The only way stocks are undervalued now is if they were correctly valued at their recent peak. I don’t think they were. However, like Warren I don’t try to guess where the market is going except as an academic exercise, I stick with my asset mix, make automatic contributions and let dollar cost averaging take care of volatility.

THAT’S EXACTLY WHAT HE’S COUNTING ON.

Because he’s HUNGRY for a little WHITE MEAT.

I lol’d.

Watching the market in the last week or so, I’m reminded of my freshman sociology course, and talking about Collective Intelligence, and then walking across the hall to my Interpretive Programming course and having practically the same discussion, but this time in the context of modeling a collective intelligence through parallel processing and walking tree structures.

You see a good example of this group-think behavior every day: We call it traffic waves.

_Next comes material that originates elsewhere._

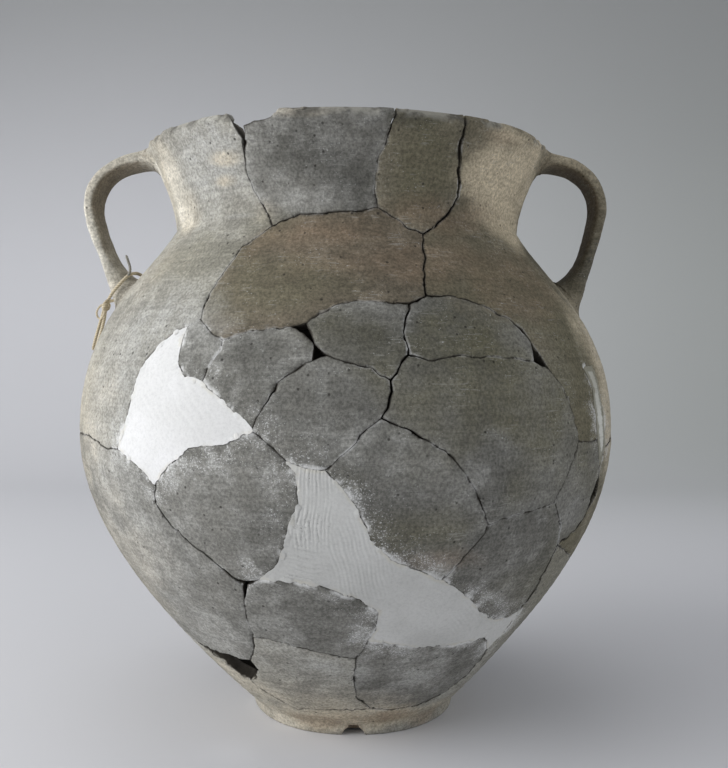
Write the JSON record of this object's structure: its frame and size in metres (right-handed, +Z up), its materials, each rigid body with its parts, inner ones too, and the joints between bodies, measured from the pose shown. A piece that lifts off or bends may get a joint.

Ever been in bumper-to-bumper traffic, and finally get out of it, only to discover that there was absolutely no apparent reason for it? No construction, no accidents, no hot women on the side of the road sweating through their t-shirts and …wait, what was I talking about? You and everyone on the road just participated in a collective intelligence – a slow moving intelligence that made you late for your appointment, but a collective nonetheless.

Every time the market takes a dive because Bush blew his nose on camera in front of the delegation from Pakistan, just think of that guy on the highway in front of you who jams on his breaks because he thought he may have seen an orange rabbit and then the guy behind him jams on his breaks, and then the guy behind him does the same, until you’re stuck in traffic 2 hours later at the same spot in the road and you end up late to your gynecological appointment and that rash is really starting to itch.

So, basically, Wall St. fluctuations == Jock itch.

What? You think there there are times when there is just “no reason” that traffic gets held up except “collective intelligence”? Could it have perhaps been that the vehicles involved in an accident had been cleared by the time you reached where they were?